The way you consume your favourite television or online program, get your news or navigate to your destination via GPS could soon be revolutionized.
A group of industry leaders from ISED (Innovation, Science and Economic Development Canada), the CRTC, CTV Bell Media, The Weather Network, Rogers Telecommunications, TVO, and a host of other industry stakeholders, partners, manufacturers and people in the service sector recently met in the Barrett Centre for Technology Innovation to discuss the possibilities.
They were brought together by an interest in ATSC 3.0, which is the next-generation television broadcast standard that will be commercially launched in the U.S. this year. The new TV standard operates as a datacast, opening the door to interactive viewing features for televisions, cell phones and other devices connected using the Internet of Things.
“When I came to Humber, I wanted to…develop innovative platforms for teaching and learning, and to create and lead the way for Canada’s first ATSC Living Lab,” said Orest Sushko, program coordinator for Humber’s Film and Multiplatform Storytelling graduate certificate. “We are thrilled with the opportunity to bring industry partners, faculty and students together into an environment where we could help educate, advocate and advance this standard here in Canada.”
ATSC 3.0 opens the door to many different new uses for broadcast, all of which can be designed and built through today’s web development tools.
This standard offers new business and innovative services in media and creative arts, applied sciences and technology, business, health sciences, social and community services and innovative learning.

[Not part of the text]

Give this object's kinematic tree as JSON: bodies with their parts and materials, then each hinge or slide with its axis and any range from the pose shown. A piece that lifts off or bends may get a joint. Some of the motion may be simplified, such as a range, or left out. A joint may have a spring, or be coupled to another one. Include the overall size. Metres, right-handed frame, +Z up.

“In short, web development can serve the design of online use-cases that can be implemented in the new broadcast/datacast world,” said Sushko. “It’s a convergence of the online (broadband) and broadcast spectrums that houses tremendous potential.”
Research with datacasting includes developing web applications within telemedicine, first-responder services, enhanced emergency alert services, updating GPS in autonomous vehicles, aggregating/updating centralized road signage, wide area software updates for vehicles and devices, addressable advertising, programatic ad exchange, and audience measurement among many others.

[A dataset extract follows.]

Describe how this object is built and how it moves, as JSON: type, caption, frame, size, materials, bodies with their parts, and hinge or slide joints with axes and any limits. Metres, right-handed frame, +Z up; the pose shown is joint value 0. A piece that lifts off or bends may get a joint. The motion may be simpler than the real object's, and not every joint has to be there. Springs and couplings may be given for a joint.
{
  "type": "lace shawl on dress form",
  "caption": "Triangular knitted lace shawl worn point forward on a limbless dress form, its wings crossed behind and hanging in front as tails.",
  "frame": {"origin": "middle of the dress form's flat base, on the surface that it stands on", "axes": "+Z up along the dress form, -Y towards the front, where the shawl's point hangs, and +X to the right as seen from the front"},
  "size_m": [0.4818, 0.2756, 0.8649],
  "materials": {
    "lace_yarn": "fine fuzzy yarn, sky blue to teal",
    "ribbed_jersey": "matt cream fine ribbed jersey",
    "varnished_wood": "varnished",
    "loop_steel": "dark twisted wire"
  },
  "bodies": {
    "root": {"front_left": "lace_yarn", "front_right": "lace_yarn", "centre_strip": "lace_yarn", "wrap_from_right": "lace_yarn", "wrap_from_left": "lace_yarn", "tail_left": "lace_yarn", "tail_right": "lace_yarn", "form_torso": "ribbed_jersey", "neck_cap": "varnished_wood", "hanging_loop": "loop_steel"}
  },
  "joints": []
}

“That’s why it is so great that we are here at Humber College’s interdisciplinary campus. If ever there was a technology that has interdisciplinary opportunities, ATSC 3.0 is it,” said Madeleine Noland, president of ATSC. “You can discuss IP data delivery, you can discuss engineering, you can discuss ethics in broadcasting, journalism, communications, big data, it really spans multiple disciplines. My hope is that if Humber was to begin experimenting with ATSC 3.0 and perhaps having a lab for it, that there would a real opportunity for faculty, students and industry to come together from a variety of disciplines to think about the best uses of [it].”